I’m not talking about a fallback in the context of who’s hiring for glam tech jobs today. I’m talking hard-core-business jobs. Write code to solve actual business problems. Deploy solutions to drive efficiency (or better) and effectiveness of businesses. Develop end-to-end solutions to address real problems in the real world – hunger, poverty, AIDS, corruption. In other words, bring it back down and start the conversation with something other than “Wouldn’t it be cool if…”

Let’s review what happened in 2000. Dot-Com-BOOM. Sock Monkey’s and little Orange Scooters were all the rage. Anything was possible, thanks to this amazing thing called the Internet, cheap dial-up access, HTML and Internet Explorer. When things started to shake out, there was a lot more talk than walk and things went BUST in a way that few remember (unless you were stung by it or watched people you knew get stung by it).

Fast forward to today. We have all the makings for a new BOOM BUST – but one that stands to leave an entire generation of really smart people out in the cold.

New app ideas are getting valued before a lick of code is written. Social Media has wooed key players in traditional media who were (and continue to be) skeptical of it’s value. Amazon is starting to raise prices (Amazon Prime just went up to almost $100/year). Apple is getting greedy and pushing advertising to it’s devoted followers in new, nefarious ways.

The bubble that’s about to pop isn’t about over-promising on part of innovators. Today’s innovators are very disciplined in their ability to set limits on what they are capable of. It’s about to pop on account of infrastructure providers wanting a bigger cut. A perfect storm is brewing. One that could turn the clocks back (slightly) on innovation in the consumer technology realm and pad the pocket books of the executives who have been watching, waiting and themselves innovating for a future that puts them back in control.

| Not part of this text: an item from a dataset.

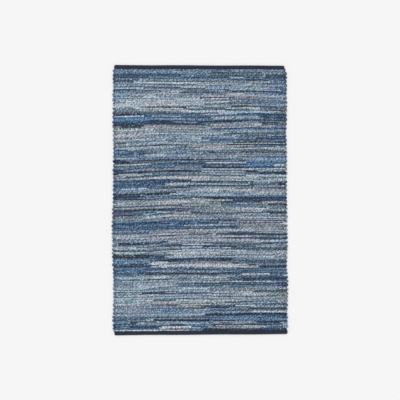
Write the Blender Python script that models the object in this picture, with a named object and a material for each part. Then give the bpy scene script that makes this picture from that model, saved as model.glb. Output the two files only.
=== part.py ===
"""A flat-woven rag rug with a strip of navy tape folded over each end.

X runs across the rug, Y along it and Z up from the floor. The origin is on the floor, under the
middle of the rug. The picks are the rows of rag that lie across the rug. They are counted from
the end at +Y, and each one is a raised rib on the upper face. The underside is flat.
"""

import math
import random

import bmesh
import bpy

# Driving dimensions, in metres
RUG_LENGTH = 1.394  # over both folded ends
HALF_WIDTH = 0.450  # from the middle to a selvedge, on average
RUG_THICKNESS = 0.0070  # floor to the highest rib
FURROW_DEPTH = 0.0017  # from a rib's crown down to the furrow beside it
PICKS = 128
TAPE_THICKNESS = 0.0012
BINDING_DEPTH = 0.0208  # how far the tape reaches over the rug from each end
BINDING_THICKNESS = 0.0060
CLEARANCE = 0.0003  # between the tape and the cloth inside it

# How far each selvedge lies outside HALF_WIDTH. The rug isn't quite straight.
SELVEDGES = (
    # (distance from the top end, left, right)
    (0.000, -0.005, -0.010),
    (0.050, -0.003, -0.002),
    (0.270, -0.001, -0.001),
    (0.340, -0.002, -0.006),
    (0.400, -0.006, -0.003),
    (0.520, -0.003, -0.001),
    (0.640, -0.003, -0.001),
    (0.830, 0.003, 0.002),
    (0.950, 0.001, 0.002),
    (1.030, -0.001, -0.001),
    (1.080, -0.004, 0.001),
    (1.140, -0.004, 0.005),
    (1.270, -0.002, 0.002),
    (1.325, 0.000, 0.003),
    (1.394, -0.002, 0.004),
)

# Where each tape is cut off, from the middle of the rug
TAPES = (
    # (name, end of the rug, left cut, right cut)
    ("binding_top", 1, -0.441, 0.436),
    ("binding_bottom", -1, -0.440, 0.452),
)

# How much further in each end lies at the right than at the left. The ends aren't quite square.
TOP_SLANT = 0.0033
BOTTOM_SLANT = 0.0060

# The weave
SEED = 191
WEIGHT_SPREAD = 0.20  # how much thicker or thinner than the average a whole rag may be
WEIGHT_DRIFT = 0.17  # how much its thickness changes on the way across
BOW = 0.012  # how much lower down the rug the rags lie at the left selvedge, halfway along
BOW_REACH = 0.4  # the share of the width over which they climb out of it
CROWN_SPREAD = 0.0007  # how much lower than the highest rib a rib may be
TURN_DEPTH = 0.0050  # how far a weft turn bulges out of the selvedge
TURN_SPREAD = 0.55  # how much one turn differs from the next
TURN_ROUNDNESS = 0.6  # 1 is a sine, and less is rounder with a sharper notch
TURN_MEAN = 0.6  # the average of that curve
UNDERCUT = 0.0012  # how far the underside's edge lies inside the selvedge
RIB_ROWS = ((0.0, False), (0.28, True), (0.72, True))  # (share of a pick, on the crown)

# The cloth's upper face next to a selvedge. Tight edge warps draw a groove along it.
EDGE_PROFILE = (
    # (distance in from the selvedge, drop below the crown, share of the furrow's depth)
    (0.000, 0.003, 0.35),
    (0.003, 0.000, 1.00),
    (0.010, 0.001, 1.00),
    (0.018, 0.000, 1.00),
)
MIDDLE_SHARES = (0.25, 0.50, 0.75)  # the lines of points between the two edge profiles

# The tape's fold
FOLD_RADIUS = 0.0026
FOLD_STEPS = 4
TAPE_SPANS = 12  # straight stretches along the tape
TAPE_WAVE = 0.0009  # how far the folded end wanders inwards
TAPE_WAVES = 2.5  # how often it does so along the tape
CORNER_RADIUS = 0.0070  # of the folded end's corner at each cut end
CORNER_STEPS = 3
TONGUE_INSET = 0.0045  # from the tape's cut ends in to the cloth inside it
TONGUE_STOP = 0.0035  # from the folded end in to the cloth inside it

WOVEN_LENGTH = RUG_LENGTH - 2 * (BINDING_DEPTH + CLEARANCE)
TONGUE_LOW = TAPE_THICKNESS + CLEARANCE
TONGUE_HIGH = BINDING_THICKNESS - TAPE_THICKNESS - CLEARANCE


def clear_scene():
    for thing in list(bpy.data.objects):
        bpy.data.objects.remove(thing, do_unlink=True)


def plain_material(name, colour, roughness):
    material = bpy.data.materials.new(name)
    material.use_nodes = True
    shader = material.node_tree.nodes["Principled BSDF"]
    shader.inputs["Base Color"].default_value = (*colour, 1.0)
    shader.inputs["Roughness"].default_value = roughness
    shader.inputs["Metallic"].default_value = 0.0
    return material


def add_object(name, mesh_builder, material):
    """Closes the builder's mesh, turns its faces outwards and puts it in the scene."""
    bmesh.ops.recalc_face_normals(mesh_builder, faces=mesh_builder.faces)
    mesh = bpy.data.meshes.new(name)
    mesh_builder.to_mesh(mesh)
    mesh_builder.free()
    mesh.materials.append(material)
    thing = bpy.data.objects.new(name, mesh)
    bpy.context.scene.collection.objects.link(thing)
    return thing


def bridge_rings(rings):
    """A closed body through rings of points, which all have the same number of points."""
    body = bmesh.new()
    loops = [[body.verts.new(point) for point in ring] for ring in rings]
    count = len(loops[0])
    for ring, following in zip(loops, loops[1:]):
        for i in range(count):
            j = (i + 1) % count
            body.faces.new((ring[i], ring[j], following[j], following[i]))
    body.faces.new(reversed(loops[0]))
    body.faces.new(loops[-1])
    return body


def eased(t):
    return t * t * (3.0 - 2.0 * t)


def selvedge(distance, column):
    """Half the width on one side (column 1 is left, 2 is right), some way from the top end."""
    for row, following in zip(SELVEDGES, SELVEDGES[1:]):
        if distance <= following[0]:
            t = (distance - row[0]) / (following[0] - row[0])
            return HALF_WIDTH + row[column] + eased(t) * (following[column] - row[column])
    return HALF_WIDTH + SELVEDGES[-1][column]


class Weave:
    """How thick each rag is, how high its rib stands and how far its turns bulge."""

    def __init__(self):
        dice = random.Random(SEED)
        self.rags = [
            (
                1.0 + WEIGHT_SPREAD * dice.uniform(-1, 1),
                WEIGHT_DRIFT * dice.uniform(0.2, 1),
                dice.uniform(0.5, 1.5),
                dice.random(),
            )
            for _ in range(PICKS)
        ]
        self.crowns = [RUG_THICKNESS - CROWN_SPREAD * dice.random() for _ in range(PICKS)]
        self.turns = [
            [TURN_DEPTH * (1.0 + TURN_SPREAD * dice.uniform(-1, 1)) for _ in range(PICKS)]
            for _ in range(2)
        ]

    def weight(self, pick, across):
        """The thickness of a rag against the average, 0 to 1 across the rug."""
        mean, drift, waves, start = self.rags[pick]
        return mean + drift * math.sin(2 * math.pi * (waves * across + start))

    def furrows(self, across):
        """The furrows' places along the rug, from the first to the last, 0 to 1 across it."""
        weights = [self.weight(pick, across) for pick in range(PICKS)]
        scale = WOVEN_LENGTH / sum(weights)
        sag = BOW * (1.0 - eased(min(across / BOW_REACH, 1.0)))
        places = []
        filled = 0.0
        for pick, weight in enumerate(weights + [0.0]):
            low = sag * math.sin(math.pi * pick / PICKS) ** 2
            places.append(WOVEN_LENGTH / 2 - filled - low)
            filled += weight * scale
        return places

    def bulge(self, side, place):
        """How far the selvedge bulges at a place counted in picks. A turn joins two picks."""
        shifted = place + side
        turn = int(shifted // 2)
        phase = shifted / 2 - turn
        round_turn = math.sin(math.pi * phase) ** TURN_ROUNDNESS
        return self.turns[side][turn] * (round_turn - TURN_MEAN)


def columns(left, right):
    """(x, 0 to 1 across, drop, share of the furrow's depth) from one selvedge to the other."""
    margin = EDGE_PROFILE[-1][0]
    inner_width = right - left - 2 * margin
    row = [(left + inset, 0.0, drop, depth) for inset, drop, depth in EDGE_PROFILE]
    row += [(left + margin + share * inner_width, share, 0.0, 1.0) for share in MIDDLE_SHARES]
    row += [(right - inset, 1.0, drop, depth) for inset, drop, depth in reversed(EDGE_PROFILE)]
    return row


def woven_ring(weave, furrows, pick, share, on_crown):
    """The points around the rug on one side of a rib: over the top, then the underside."""
    place = pick + share
    middle = (RUG_LENGTH - WOVEN_LENGTH) / 2 + WOVEN_LENGTH * place / PICKS
    left = -selvedge(middle, 1) - weave.bulge(0, place)
    right = selvedge(middle, 2) + weave.bulge(1, place)
    crown = weave.crowns[min(pick, PICKS - 1)]
    points = []
    for x, across, drop, depth in columns(left, right):
        line = furrows[across]
        following = line[min(pick + 1, PICKS)]
        y = line[pick] + share * (following - line[pick])
        furrow = 0.0 if on_crown else FURROW_DEPTH * depth
        points.append((x, y, crown - drop - furrow))
    points.append((right - UNDERCUT, points[-1][1], 0.0))
    points.append((left + UNDERCUT, points[0][1], 0.0))
    return points


def tongue_ring(end, y, left, right, like):
    """The points around the plain cloth inside a tape."""
    low = left + TONGUE_INSET
    high = right - TONGUE_INSET
    first = like[0][0]
    last = like[len(like) - 3][0]
    points = []
    for x, _, _ in like[:-2]:
        points.append((low + (x - first) / (last - first) * (high - low), end * y, TONGUE_HIGH))
    points.append((high, end * y, TONGUE_LOW))
    points.append((low, end * y, TONGUE_LOW))
    return points


def build_field(weave, material):
    furrows = {across: weave.furrows(across) for across in (0.0, *MIDDLE_SHARES, 1.0)}
    rings = []
    for pick in range(PICKS):
        for share, on_crown in RIB_ROWS:
            rings.append(woven_ring(weave, furrows, pick, share, on_crown))
    rings.append(woven_ring(weave, furrows, PICKS, 0.0, False))
    shoulder = WOVEN_LENGTH / 2
    stop = RUG_LENGTH / 2 - TONGUE_STOP
    for _, end, left, right in TAPES:
        like = rings[0] if end > 0 else rings[-1]
        tongue = [tongue_ring(end, y, left, right, like) for y in (shoulder, stop)]
        rings = tongue[::-1] + rings if end > 0 else rings + tongue
    return add_object("woven_field", bridge_rings(rings), material)


def tape_section(end, x, wander):
    """The tape's section, a U on its side, with its open mouth towards the rug."""
    mouth = RUG_LENGTH / 2 - BINDING_DEPTH
    fold = RUG_LENGTH / 2 - wander
    corner = []
    for step in range(FOLD_STEPS + 1):
        angle = math.pi / 2 * step / FOLD_STEPS
        y = fold - FOLD_RADIUS * (1.0 - math.sin(angle))
        corner.append((y, FOLD_RADIUS * (1.0 - math.cos(angle))))
    lower = [(mouth, 0.0)] + corner
    upper = [(y, BINDING_THICKNESS - z) for y, z in reversed(lower)]
    hollow = fold - TAPE_THICKNESS
    inside = [(mouth, TAPE_THICKNESS), (hollow, TAPE_THICKNESS)]
    inside += [(y, BINDING_THICKNESS - z) for y, z in reversed(inside)]
    return [(x, end * y, z) for y, z in lower + upper + inside[::-1]]


def tape_stations(left, right):
    """(x, how far the round corner draws the fold in) from one cut end of a tape to the other."""
    corner = []
    for step in range(CORNER_STEPS):
        angle = math.pi / 2 * step / CORNER_STEPS
        inset = CORNER_RADIUS * (1.0 - math.cos(angle))
        corner.append((inset, CORNER_RADIUS * (1.0 - math.sin(angle))))
    first = left + CORNER_RADIUS
    length = right - left - 2 * CORNER_RADIUS
    straight = [(first + length * span / TAPE_SPANS, 0.0) for span in range(TAPE_SPANS + 1)]
    start = [(left + inset, drawn) for inset, drawn in corner]
    stop = [(right - inset, drawn) for inset, drawn in reversed(corner)]
    return start + straight + stop


def build_tape(name, end, left, right, material):
    """A strip of tape folded over one end. Its folded edge wanders a little."""
    rings = []
    for x, drawn in tape_stations(left, right):
        share = (x - left) / (right - left)
        wander = TAPE_WAVE * math.sin(math.pi * TAPE_WAVES * share) ** 2
        rings.append(tape_section(end, x, drawn + wander))
    return add_object(name, bridge_rings(rings), material)


def slant_ends(things):
    """Draws both ends of the rug inwards, from nothing at the left to the most at the right."""
    for thing in things:
        for corner in thing.data.vertices:
            across = corner.co.x / (2 * HALF_WIDTH) + 0.5
            up = corner.co.y / RUG_LENGTH + 0.5
            corner.co.y += across * (BOTTOM_SLANT * (1.0 - up) - TOP_SLANT * up)


def centre_across(things):
    """Moves the whole rug sideways, so that the origin is halfway between its widest turns."""
    places = [corner.co.x for thing in things for corner in thing.data.vertices]
    shift = -(min(places) + max(places)) / 2
    for thing in things:
        for corner in thing.data.vertices:
            corner.co.x += shift


def build():
    clear_scene()
    rags = plain_material("rag_weave", (0.16, 0.21, 0.27), 0.92)
    tape = plain_material("navy_tape", (0.022, 0.027, 0.060), 0.88)
    things = [build_field(Weave(), rags)]
    for name, end, left, right in TAPES:
        things.append(build_tape(name, end, left, right, tape))
    slant_ends(things)
    centre_across(things)


build()
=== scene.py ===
"""The looks of the rag rug: every rag of its weft, the warp threads that hold them, and the navy
tape folded and sewn over each end.

X runs across the rug, Y along it and Z up from the floor. The weft is two long strands of joined
rags, laid side by side and woven back and forth, so each pick is two rows of rag. Rows are
counted down the rug from the end at +Y, two to a pick.
"""

import math
import random

import bmesh
import bpy
import numpy as np
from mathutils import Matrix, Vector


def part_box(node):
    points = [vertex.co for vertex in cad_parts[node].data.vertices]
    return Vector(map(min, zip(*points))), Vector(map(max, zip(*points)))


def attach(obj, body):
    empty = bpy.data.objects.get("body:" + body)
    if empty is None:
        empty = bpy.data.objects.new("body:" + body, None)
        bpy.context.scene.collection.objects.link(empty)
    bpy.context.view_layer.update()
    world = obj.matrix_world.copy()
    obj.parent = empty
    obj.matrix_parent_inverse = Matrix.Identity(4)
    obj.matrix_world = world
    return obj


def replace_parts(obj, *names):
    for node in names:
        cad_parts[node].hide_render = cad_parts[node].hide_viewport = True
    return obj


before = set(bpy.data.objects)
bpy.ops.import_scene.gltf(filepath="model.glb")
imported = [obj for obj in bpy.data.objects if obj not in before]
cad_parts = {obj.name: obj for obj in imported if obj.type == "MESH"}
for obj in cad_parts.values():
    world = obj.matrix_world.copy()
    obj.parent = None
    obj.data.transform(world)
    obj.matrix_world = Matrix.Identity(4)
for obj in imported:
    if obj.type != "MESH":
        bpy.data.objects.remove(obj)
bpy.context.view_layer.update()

# ---------------------------------------------------------------- sizes shared with the solids
RUG_LENGTH = 1.394
HALF_WIDTH = 0.450
RUG_THICKNESS = 0.0070
PICKS = 128
ROWS = 2 * PICKS
TAPE_THICKNESS = 0.0012
BINDING_DEPTH = 0.0208
BINDING_THICKNESS = 0.0060
CLEARANCE = 0.0003
TAPE_LEFT_CUT = 0.440  # from the middle of the rug to the left cut of the bottom tape
WOVEN_LENGTH = RUG_LENGTH - 2 * (BINDING_DEPTH + CLEARANCE)
SIDE_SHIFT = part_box("binding_bottom")[0].x + TAPE_LEFT_CUT  # from that middle to the origin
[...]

You can’t build amazing things without reliable infrastructure.

Trusting Amazon, Comcast and anyone else to continue to give you what you need to support your innovation is short sighted.

I’m not suggesting that everyone do as I have done and mount a PC webserver in your hall closet so you can expunge your reliance on Jeff Bezos. In fact, I don’t recommend it for a host of other reasons. Instead – consider your life plans, aspirations and the ridiculous amounts of information that you have at your fingertips as a tool to forge ahead with your life when the bubble does pop. Where do you want to be?

Pitching a Flappy Bird clone app or explaining to a perspective employer the value that you can bring to their organization?